:: Dataset records ::
***

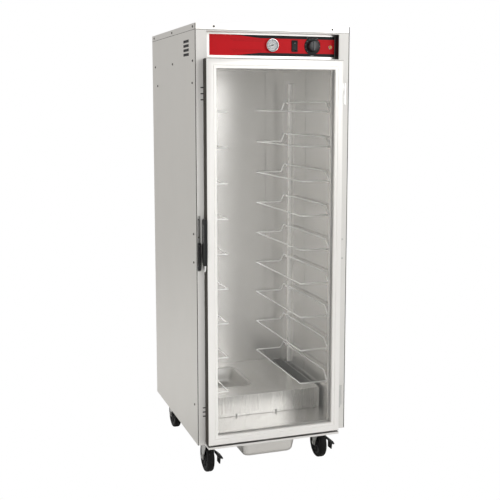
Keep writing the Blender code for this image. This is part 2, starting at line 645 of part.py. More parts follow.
def make_heater(cabinet):
    """Heater module, its water pan, and the element, fan and motor inside it."""
    wall = 0.0015
    bottom = LINER_FLOOR + GAP
    module = block((-MODULE_HALF, MODULE_FRONT, bottom), (MODULE_HALF, MODULE_BACK, MODULE_TOP))
    inside = block((-MODULE_HALF + wall, MODULE_FRONT + wall, bottom - 0.01),
                   (MODULE_HALF - wall, MODULE_BACK - wall, MODULE_TOP - wall))
    pan_x, pan_y = WATER_PAN_CENTRE
    hole_x = WATER_PAN_WIDTH / 2 - PAN_RIM + 0.001
    hole_y = WATER_PAN_LENGTH / 2 - PAN_RIM + 0.001
    above, below = MODULE_TOP + 0.01, MODULE_TOP - 0.01
    pan_hole = block((pan_x - hole_x, pan_y - hole_y, below), (pan_x + hole_x, pan_y + hole_y, above))
    slots = [block((x, INTAKE_YS[0], below), (x + INTAKE_SLOT, INTAKE_YS[1], above)) for x in INTAKE_XS]
    for row in range(4):
        y = 0.230 + 0.105 * row
        outside, within = -MODULE_HALF - 0.01, -MODULE_HALF + 0.01
        slots.append(block((outside, y, OUTLET_ZS[0]), (within, y + 0.070, OUTLET_ZS[1])))
    place(cut(module, inside, pan_hole, *slots), "heater_module", "liner_steel", cabinet)

    pan_axis = add_empty("water_pan_axis", (pan_x, pan_y, MODULE_TOP), cabinet)
    rim_top = MODULE_TOP + GAP + 0.0012
    pan = deep_pan(WATER_PAN_CENTRE, WATER_PAN_WIDTH / 2, WATER_PAN_LENGTH / 2, rim_top, WATER_PAN_DEPTH)
    place(pan, "water_pan", "brushed_steel", pan_axis, smooth=True)

    motor_profile = [(0, 0.0320), (0.036, 0.0320), (0.040, 0.0350), (0.040, 0.0620), (0.036, 0.0650),
                     (0.009, 0.0650), (0.009, 0.0690), (0.0040, 0.0690), (0.0040, 0.1010), (0, 0.1010)]
    place(turned(motor_profile, (*FAN_CENTRE, 0), "Z"), "fan_motor", "painted_black", cabinet, smooth=True)

    fan_axis = add_empty("fan_axis", (*FAN_CENTRE, 0.080), cabinet)
    plate_bottom, plate_top, blade_top, fan_radius = 0.074, 0.076, 0.108, 0.060
    bore, hub = 0.0044, 0.012
    fan_profile = [(bore, plate_bottom - 0.002), (hub, plate_bottom - 0.002), (hub, plate_bottom),
                   (fan_radius, plate_bottom), (fan_radius, plate_top), (hub, plate_top), (hub, 0.090),
                   (bore, 0.090)]
    fan = turned(fan_profile, (*FAN_CENTRE, 0), "Z")
    blade_count = 10
    for i in range(blade_count):
        blade = block((0.040, -0.001, plate_bottom + 0.001), (0.059, 0.001, blade_top))
        outward = Matrix.Translation((0.050, 0, 0))
        lean = outward @ Matrix.Rotation(math.radians(35), 4, "Z") @ outward.inverted()
        turn = Matrix.Rotation(math.tau * i / blade_count, 4, "Z")
        blade.data.transform(Matrix.Translation((*FAN_CENTRE, 0)) @ turn @ lean)
        fan = join(fan, blade)
    place(fan, "fan_wheel", "zinc_plate", fan_axis)

    loop_radius, loop_height, legs_gap = 0.078, 0.092, 0.35
    steps = 18
    points = []
    for i in range(steps + 1):
        angle = math.radians(90) + legs_gap + (math.tau - 2 * legs_gap) * i / steps
        points.append((FAN_CENTRE[0] + loop_radius * math.cos(angle),
                       FAN_CENTRE[1] + loop_radius * math.sin(angle), loop_height))
    leg_bottom = 0.034
    ends = [(points[0][0], points[0][1] + 0.030), (points[-1][0], points[-1][1] + 0.030)]
    bend = 0.006
    top = loop_height - bend
    start = [(*ends[0], leg_bottom), (*ends[0], top), (ends[0][0], ends[0][1] - bend, loop_height)]
    end = [(ends[1][0], ends[1][1] - bend, loop_height), (*ends[1], top), (*ends[1], leg_bottom)]
    element = tube(start + points + end, 0.0040, closed=False)
    place(element, "heating_element", "painted_black", cabinet, smooth=True)


def make_casters(cabinet):
    """Swivel forks with trailing wheels, and a brake pedal on each front one."""
    fork_half = WHEEL_HALF_WIDTH + 0.0055
    leg_inside = WHEEL_HALF_WIDTH + 0.0025
    for row, y in CASTER_YS.items():
        for side, side_name in ((-1, "left"), (1, "right")):
            name = row + "_" + side_name
            centre = Vector((side * CASTER_X, y, 0.0))
            axle = centre + Vector((0, TRAIL, AXLE_Z))
            swivel_axis = add_empty(name + "_swivel_axis", centre, cabinet)
            fork = rod(centre, "Z", 0.032, -0.0190, -0.0123, steps=24)
            crown = block((centre.x - fork_half, y - 0.024, -0.0215),
                          (centre.x + fork_half, y + 0.052, -0.0180))
            leg_outline = [(y - 0.022, -0.0190), (y + 0.052, -0.0190), (axle.y + 0.014, axle.z + 0.004),
                           (axle.y + 0.008, axle.z - 0.012), (axle.y - 0.008, axle.z - 0.012),
                           (axle.y - 0.014, axle.z + 0.004)]
            leg = prism(leg_outline, "X", centre.x - fork_half, centre.x + fork_half)
            space = block((centre.x - leg_inside, y - 0.06, -0.15),
                          (centre.x + leg_inside, y + 0.12, -0.0215))
            bolt = rod(axle, "X", AXLE_RADIUS, -fork_half - 0.001, fork_half + 0.001)
            nuts = [rod(axle, "X", 0.009, edge * (fork_half - 0.001), edge * (fork_half + 0.005), steps=6)
                    for edge in (-1, 1)]
            fork = join(cut(join(fork, crown, leg), space), bolt, *nuts)
            place(fork, name + "_fork", "zinc_plate", swivel_axis)

            wheel_axis = add_empty(name + "_wheel_axis", axle - centre, swivel_axis)
            bore = AXLE_RADIUS + GAP
            tread = WHEEL_HALF_WIDTH
            half_profile = [(bore, tread + 0.0015), (0.014, tread + 0.0015), (0.018, tread - 0.005),
                            (0.042, tread - 0.005), (0.048, tread), (0.0605, tread - 0.002),
                            (WHEEL_RADIUS, tread - 0.009)]
            profile = half_profile + [(radius, -along) for radius, along in reversed(half_profile)]
            wheel = turned(profile, axle, "X", 24)
            obj = place(wheel, name + "_wheel", "wheel_rubber", wheel_axis, smooth=True)
            obj.data.transform(Matrix.Translation(-centre))

            if row == "front":
                pivot = centre + Vector((fork_half, 0.004, -0.066))
                pedal_axis = add_empty(name + "_pedal_axis", pivot - centre, swivel_axis)
                pedal = [(0.0005, 0.004), (0.005, 0.004), (0.024, -0.012), (0.030, -0.022), (0.026, -0.026),
                         (0.019, -0.022), (0.017, -0.044), (0.012, -0.044), (0.012, -0.016), (0.0005, -0.006)]
                outline = [(pivot.x + x, pivot.z + z) for x, z in pedal]
                arm = prism(outline, "Y", y - 0.024, y + 0.010)
                obj = place(bevel(arm, 0.001), name + "_brake_pedal", "painted_black", pedal_axis)
                obj.data.transform(Matrix.Translation(-centre))


def main():
    clear_scene()
    make_materials()
    cabinet = add_empty("cabinet", CABINET_PLACE)
    make_side_panels(cabinet)
    make_back_panel(cabinet)
    make_top_cap(cabinet)
    make_front_frame(cabinet)
    make_base_frame(cabinet)
    make_liner(cabinet)
    make_racks(cabinet)
    make_controls(cabinet)
    make_door(cabinet)
    make_trough_and_drip_pan(cabinet)
    make_heater(cabinet)
    make_casters(cabinet)
    bpy.context.view_layer.update()


main()
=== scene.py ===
"""Looks for the food holding cabinet: a plain studio, the materials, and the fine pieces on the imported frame.

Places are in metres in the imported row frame. at(x, y, z) turns cabinet places into them: x from the
cabinet's middle, y back from the body's front face, z up from the body's lower edge.
"""

import json
import math

import bmesh
import bpy
from mathutils import Matrix, Vector

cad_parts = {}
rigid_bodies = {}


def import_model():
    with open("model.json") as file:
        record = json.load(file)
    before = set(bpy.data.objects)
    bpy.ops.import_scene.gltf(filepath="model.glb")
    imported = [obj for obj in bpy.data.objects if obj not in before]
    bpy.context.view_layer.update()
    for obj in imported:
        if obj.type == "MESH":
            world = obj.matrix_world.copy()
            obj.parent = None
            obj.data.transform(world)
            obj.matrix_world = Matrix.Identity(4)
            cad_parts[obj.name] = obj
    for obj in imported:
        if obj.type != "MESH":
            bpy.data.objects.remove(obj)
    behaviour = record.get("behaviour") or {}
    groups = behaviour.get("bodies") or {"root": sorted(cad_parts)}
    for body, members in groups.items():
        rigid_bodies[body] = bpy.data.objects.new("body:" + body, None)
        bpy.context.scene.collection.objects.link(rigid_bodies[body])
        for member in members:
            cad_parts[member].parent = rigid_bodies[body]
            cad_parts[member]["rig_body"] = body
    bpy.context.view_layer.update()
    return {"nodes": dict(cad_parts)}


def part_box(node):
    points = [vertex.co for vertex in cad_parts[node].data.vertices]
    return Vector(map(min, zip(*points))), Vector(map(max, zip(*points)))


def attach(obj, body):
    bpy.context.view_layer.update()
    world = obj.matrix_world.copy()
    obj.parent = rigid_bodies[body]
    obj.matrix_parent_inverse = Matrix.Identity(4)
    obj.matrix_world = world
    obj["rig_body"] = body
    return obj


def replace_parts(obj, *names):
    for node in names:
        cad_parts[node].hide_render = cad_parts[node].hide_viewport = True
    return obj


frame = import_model()
NODES = frame["nodes"]
FRONT_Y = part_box("front_frame")[0].y
BOTTOM_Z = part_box("left_side_panel")[0].z
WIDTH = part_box("top_cap")[1].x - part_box("top_cap")[0].x
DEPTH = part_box("top_cap")[1].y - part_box("top_cap")[0].y
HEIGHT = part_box("top_cap")[1].z - BOTTOM_Z
UP = Vector((0, 0, 1))
FORWARD = Vector((0, -1, 0))
BACK = Vector((0, 1, 0))
LEFT = Vector((-1, 0, 0))
RIGHT = Vector((1, 0, 0))

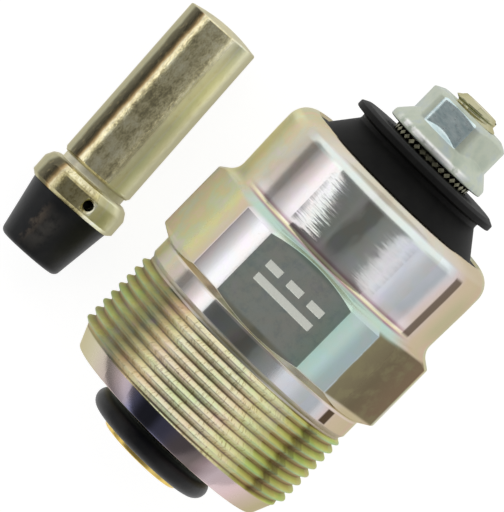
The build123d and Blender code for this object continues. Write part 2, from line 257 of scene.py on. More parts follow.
def housing_profile(angle):
    """Housing's closed profile at one angle, outside and inside."""
    r = hexagon_radius(angle, HEXAGON_APOTHEM, HEXAGON_CORNER)
    under_thread = THREAD_RADIUS - THREAD_DEPTH - UNDER_THREAD
    lower = HEXAGON_START + (r - COLLAR_RADIUS) * HEXAGON_LOWER_SLOPE
    upper = HEXAGON_TOP - (r - CAN_ROOT_RADIUS) * HEXAGON_UPPER_SLOPE
    return rounded(
        [
            (HOUSING_END, NOSE_SEAT_RADIUS, 0),
            (HOUSING_END, LEAD_END_RADIUS, 0.15),
            (THREAD_START, LEAD_ROOT_RADIUS - 0.05, 0),
            (THREAD_START + 0.3, under_thread, 0),
            (THREAD_TOP - 0.3, under_thread, 0),
            (THREAD_TOP - 0.05, RUN_OUT_RADIUS, 0),
            (THREAD_TOP + 0.16, RUN_OUT_RADIUS, 0.08),
            (THREAD_TOP + 0.56, COLLAR_RADIUS, 0.08),
            (HEXAGON_START - 0.35, COLLAR_RADIUS, 0.0),
            (HEXAGON_START, COLLAR_RADIUS + 0.02, 0.2),
            (lower, r, EDGE),
            (upper, r, EDGE),
            (HEXAGON_TOP, CAN_ROOT_RADIUS, CAN_FILLET),
            (HEXAGON_TOP + CAN_TAPER, CAN_RADIUS, 0.6),
            *can_shoulder(),
            (HOUSING_TOP - LIP_LENGTH, LIP_BORE_RADIUS, 0),
            (HOUSING_TOP - LIP_LENGTH, CAVITY_RADIUS, 0),
            (CAVITY_FLOOR, CAVITY_RADIUS, 0),
            (CAVITY_FLOOR, NOSE_SEAT_RADIUS, 0),
        ],
        loop=True,
    )


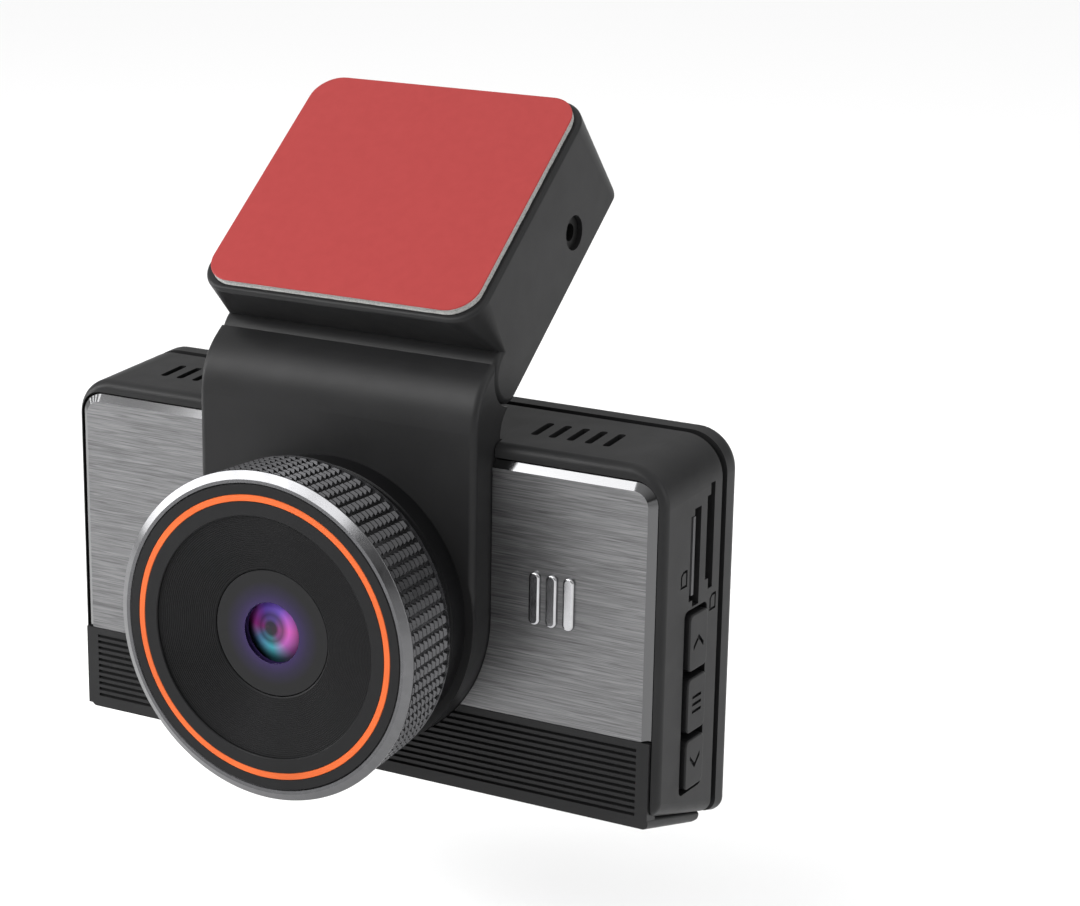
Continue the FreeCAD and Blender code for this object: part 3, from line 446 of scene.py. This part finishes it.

***

:: What you should do ::
Examine the data above and state how many of its lines contain the word "None", with no further remarks.

:: Solution below ::
2